清渓セミナー、講座Y「地方政治とマニフェスト」長野友樹
講座Y「地方政治とマニフェスト」長野友樹さんのまとめ

  北川正恭氏(早稲田大学大学院教授、21世紀臨調共同代表)を講師としてお迎えして「地方政治とマニフェスト」という題名の講座が清渓セミナーの最終日に行われました。
 マニフェスト旋風の火付け役であった北川講師は、マニフェストを選挙公約とは一線を画し、守られるべき約束と位置付けました。マニフェストが果たされているかを判断するためには有権者に対して徹底的な情報公開が必要であり、また有権者の厳しい目が必要とされます。守られないのが当然という選挙公約が存在していたことが、日本の民主主義の質の低さを表しているが、マニフェストという存在が有権者の意識を高めることによって、民主主義の質を高める刺激剤になれば良いと提言されました。
 また北川講師は「北京の蝶々」という例に地方からの改革を語られました。「北京の蝶々」とは「北京で蝶々が飛べばニューヨークで竜巻が起こる」というカオス理論であり、ミクロの出来事がマクロを揺るがすほどの影響を与え得るという考え方です。このように地方の政治であっても、勇気と根気をもって小さなことから改革を行うことによって日本という国にさえ影響を与えられるような活動を続けたいという意思を表明して講座は終了致しました。

 私は地方分権に興味があり、北川講師の講座を拝聴するのをとても楽しみにしていました。今までの私の地方分権への興味は制度的もしくは政策的なものへと偏っており、その方法論に関しては全くといっていいほど頭には有りませんでした。しかし地方分権を推進する主役は私達の票によって当選した代表者であることを再認識させられました。従来の選挙公約のように守られるべきものが守られないという異常事態を正常と認識していること自体が異常であり、そのような選挙公約を守らない政治家をのさばらしてきたのは私達有権者の責任であると強く実感しました。
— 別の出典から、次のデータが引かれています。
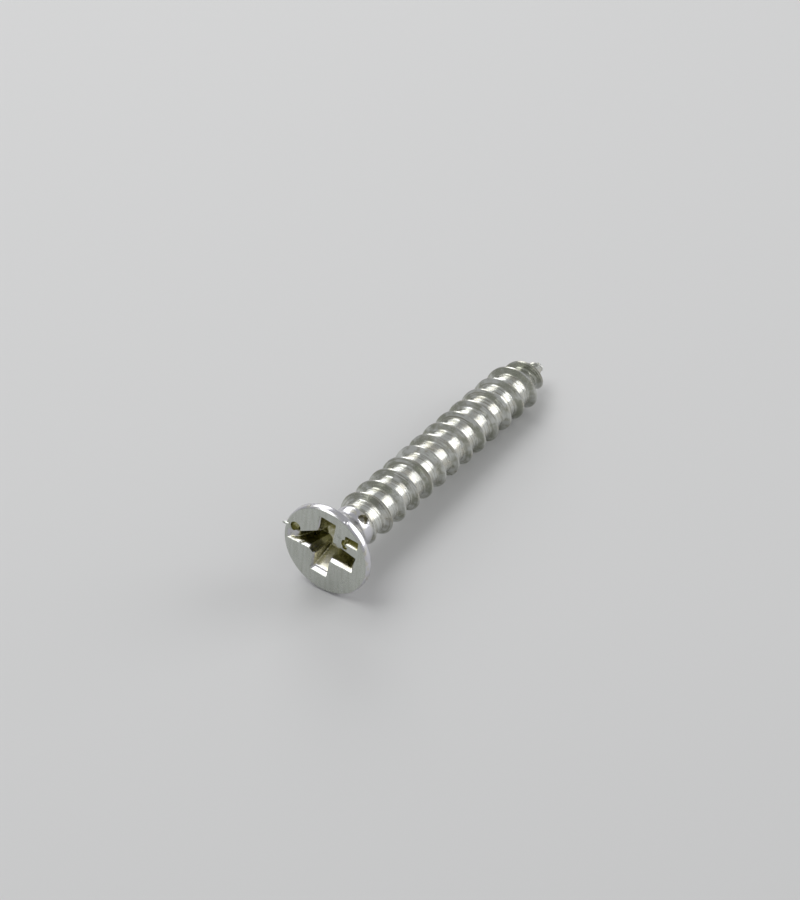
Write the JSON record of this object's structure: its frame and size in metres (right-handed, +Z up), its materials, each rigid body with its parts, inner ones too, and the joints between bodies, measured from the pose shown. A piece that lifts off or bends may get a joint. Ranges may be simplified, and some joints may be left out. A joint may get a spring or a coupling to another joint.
{
  "type": "self-tapping screw",
  "caption": "Zinc-plated self-tapping screw with a countersunk cross-recess head, coarse spaced thread and gimlet point, lying on its side, with a worn recess.",
  "frame": {"origin": "on the surface that the screw lies on, under the middle of its bounding box", "axes": "+X from the head to the point, +Z up, +Y to the left seen from the head; the screw's axis dips 4 degrees towards the point"},
  "size_m": [0.0252, 0.0065, 0.0064],
  "materials": {
    "zinc_plated_steel": "bright zinc plating, slightly dulled and scratched"
  },
  "bodies": {
    "root": {"self_tapping_screw": "zinc_plated_steel"}
  },
  "joints": []
}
そして地方分権を実施するのは行政であっても、地方分権を実施させるのは私達有権者の代表である政治であるということを認識しました。
 また北川講師のお話が終わった後、全国の地方議員の方々が一人一人「北京の蝶々」になれるよう目指すと発言された時はとても感銘を受け、自分もいずれ「北京の蝶々」へと成長できるよう努力を怠らないことを心に誓いました。